現状維持のメカニズムと例の失言

現状維持のメカニズムと例の失言

コンフォート・ゾーンを維持したいのは意識ではなく無意識なので、本人が気がつかないところで無意識が自分の足を引っ張ってしまうことも多いです。
今よりもっといい未来があるとしても、そちらに移ることは大変なストレスなので、無意識は現状を維持しようとします。

ただ、いい面もあって、今よりも悪い状態に陥るのを避けようとする力も働くので、ちょっとぐらい失敗してもなかなか一気に転落とはなりません。
無意識はいいと悪いの判断をしませんので、どちらであってもとにかく現状の維持が優先されるのです。

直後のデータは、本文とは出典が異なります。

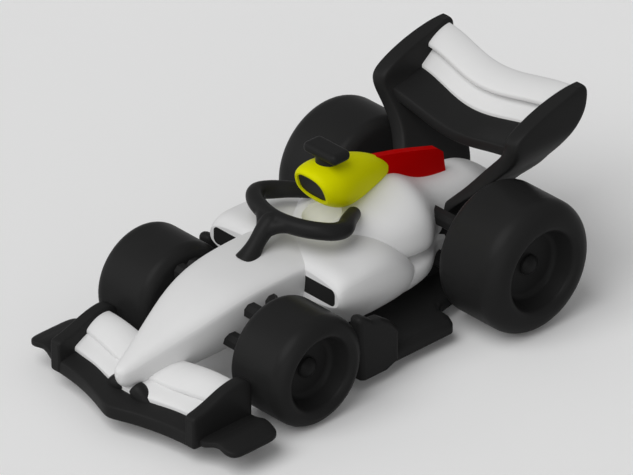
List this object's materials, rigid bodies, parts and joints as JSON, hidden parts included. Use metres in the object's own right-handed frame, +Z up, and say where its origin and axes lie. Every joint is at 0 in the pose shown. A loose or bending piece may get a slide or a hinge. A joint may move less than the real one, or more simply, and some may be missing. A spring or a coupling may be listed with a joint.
{
  "type": "toy open wheel racing car",
  "caption": "Small toy open wheel racing car with a long nose, a halo hoop over the cockpit, front and rear wings, and wheels that spin on domed axle pegs.",
  "frame": {"origin": "on the ground under the middle of the overall length and width", "axes": "+X towards the nose, +Y to the car's left, +Z up"},
  "size_m": [0.0766, 0.0442, 0.03],
  "materials": {
    "black_plastic": "satin black moulded plastic",
    "tyre_plastic": "satin black moulded plastic, smooth tread",
    "white_plastic": "satin white moulded plastic",
    "yellow_plastic": "satin yellow moulded plastic",
    "red_plastic": "satin red moulded plastic"
  },
  "bodies": {
    "chassis": {"body": "white_plastic", "sidepod_inlet_left": "black_plastic", "sidepod_inlet_right": "black_plastic", "floor": "black_plastic", "bargeboard_left": "black_plastic", "bargeboard_right": "black_plastic", "airbox": "yellow_plastic", "airbox_intake": "black_plastic", "camera_pod": "black_plastic", "fin": "red_plastic", "halo": "black_plastic", "front_wing_plane": "black_plastic", "front_flap_lower": "white_plastic", "front_flap_upper_left": "white_plastic", "front_flap_upper_right": "white_plastic", "front_endplate_left": "black_plastic", "front_endplate_right": "black_plastic", "canard_left": "black_plastic", "canard_right": "black_plastic", "front_pylon_left": "black_plastic", "front_pylon_right": "black_plastic", "rear_endplate_left": "black_plastic", "rear_endplate_right": "black_plastic", "rear_wing_plane": "black_plastic", "rear_flap_lower": "white_plastic", "rear_flap_upper": "white_plastic", "front_arm_lower_left": "black_plastic", "front_arm_lower_right": "black_plastic", "front_arm_upper_left": "black_plastic", "front_arm_upper_right": "black_plastic", "front_arm_rear_left": "black_plastic", "front_arm_rear_right": "black_plastic", "rear_arm_upper_left": "black_plastic", "rear_arm_upper_right": "black_plastic", "rear_arm_lower_left": "black_plastic", "rear_arm_lower_right": "black_plastic", "front_axle_peg_left": "black_plastic", "front_axle_peg_right": "black_plastic", "rear_axle_peg_left": "black_plastic", "rear_axle_peg_right": "black_plastic"},
    "front_wheel_left_body": {"front_wheel_left": "tyre_plastic"},
    "front_wheel_right_body": {"front_wheel_right": "tyre_plastic"},
    "rear_wheel_left_body": {"rear_wheel_left": "tyre_plastic"},
    "rear_wheel_right_body": {"rear_wheel_right": "tyre_plastic"}
  },
  "joints": [
    {"name": "front_wheel_left_spin", "type": "hinge", "parent": "chassis", "child": "front_wheel_left_body", "pos_m": [0.01595, 0.0135, 0.0081], "axis": [0, 1, 0], "continuous": true},
    {"name": "front_wheel_right_spin", "type": "hinge", "parent": "chassis", "child": "front_wheel_right_body", "pos_m": [0.01595, -0.0135, 0.0081], "axis": [0, 1, 0], "continuous": true},
    {"name": "rear_wheel_left_spin", "type": "hinge", "parent": "chassis", "child": "rear_wheel_left_body", "pos_m": [-0.02245, 0.0164, 0.0099], "axis": [0, 1, 0], "continuous": true},
    {"name": "rear_wheel_right_spin", "type": "hinge", "parent": "chassis", "child": "rear_wheel_right_body", "pos_m": [-0.02245, -0.0164, 0.0099], "axis": [0, 1, 0], "continuous": true}
  ]
}
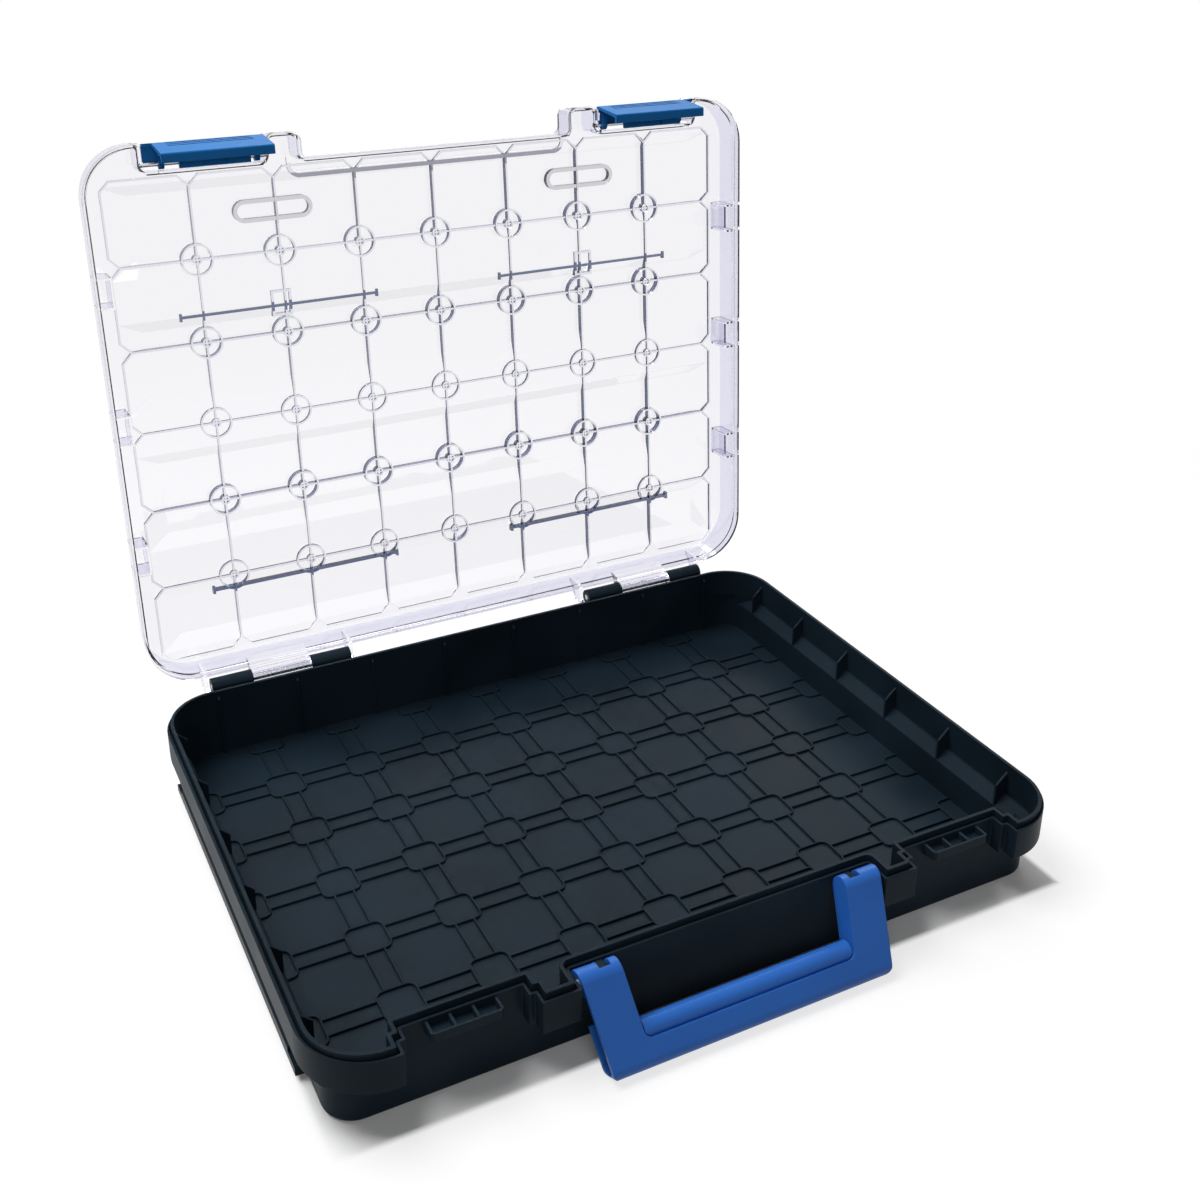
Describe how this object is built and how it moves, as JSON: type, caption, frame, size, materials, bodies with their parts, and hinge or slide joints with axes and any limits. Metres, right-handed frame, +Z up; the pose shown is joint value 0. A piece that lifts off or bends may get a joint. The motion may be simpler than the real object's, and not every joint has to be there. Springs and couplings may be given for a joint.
{
  "type": "tool case",
  "caption": "Shallow rectangular carrying case: dark tray, clear ribbed lid on a rear hinge, front latches and a swinging carry handle.",
  "frame": {"origin": "on the ground under the middle of the insert grid, in the bottom face of the tray", "axes": "+X to the right seen from the front, +Y back towards the hinge, +Z up"},
  "size_m": [0.4416, 0.4183, 0.3944],
  "materials": {
    "tray_plastic": "fine-grained dark slate injection moulding",
    "rail_plastic": "smooth dark slate moulding",
    "clear_plastic": "polished clear moulding",
    "latch_plastic": "satin blue moulding",
    "handle_plastic": "satin blue moulding",
    "grip_plastic": "satin blue moulding",
    "pin_steel": "drawn steel wire"
  },
  "bodies": {
    "base": {"base_tray": "tray_plastic", "slide_rail_left": "rail_plastic", "slide_rail_right": "rail_plastic", "hinge_pin_left": "pin_steel", "hinge_pin_right": "pin_steel"},
    "lid": {"lid_shell": "clear_plastic", "latch_pin_left": "pin_steel", "latch_pin_right": "pin_steel"},
    "latch_left": {"latch_left": "latch_plastic"},
    "latch_right": {"latch_right": "latch_plastic"},
    "handle": {"handle_shell": "handle_plastic", "handle_grip": "grip_plastic", "handle_pin_left": "pin_steel", "handle_pin_right": "pin_steel"}
  },
  "joints": [
    {"name": "lid_hinge", "type": "hinge", "parent": "base", "child": "lid", "pos_m": [0, 0.1695, 0.0482], "axis": [1, 0, 0], "range_deg": [0, 94.5]},
    {"name": "latch_left_hinge", "type": "hinge", "parent": "lid", "child": "latch_left", "pos_m": [-0.1455, 0.20104, 0.38145], "axis": [-1, 0, 0], "range_deg": [0, 95]},
    {"name": "latch_right_hinge", "type": "hinge", "parent": "lid", "child": "latch_right", "pos_m": [0.1455, 0.20104, 0.38145], "axis": [-1, 0, 0], "range_deg": [0, 95]},
    {"name": "handle_swing", "type": "hinge", "parent": "base", "child": "handle", "pos_m": [0, -0.1695, 0.0445], "axis": [-1, 0, 0], "range_deg": [-29.4, 75]}
  ]
}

無意識の働き方は巧妙なもので、「なんとなくそう思う」というような形で現状維持に導くことが多いです。
先日の鉢呂氏の件で言えば、「なんとなく“死の町”という言葉を使ってみたくなった」のような感じだと思います。
おかげで大臣を辞めて元の自分に戻ることができました。
きっと後になって「なんてことを言ってしまったのだろう」と激しく後悔していることでしょうが、なぜ言ってしまったのかは、本人にも謎かもしれません。
あるいは、少なくともそこまで行った人なので、落ち着いて考えれば本心では自分が大臣を続けたくなかった、ということに思い至る可能性もあるかもしれません。
いずれにしてもだからと言って許されるという意味ではありませんが。

私自身も日々この現状維持のメカニズムと向き合っています。

先日書きましたように、私は今のままでいいと思うことなく次に次に進んで行きたい性質なので、変化を起こすたびにホメオスタシス・フィードバック(現状維持のメカニズム)が働いて、いろいろな事件が起きます。
その事件は時に家族を巻き込んで大きく発展しそうになりますが、私自身も家族も、その事件が変化に伴うホメオスタシス・フィードバックだと分かっているので、多少振り回されながらも落ち着いて対処することができるようになっています。

ホメオスタシス・フィードバックは厄介な面もありますが、うまく付き合うと頼りになる脳の機能だと、私は最近思います。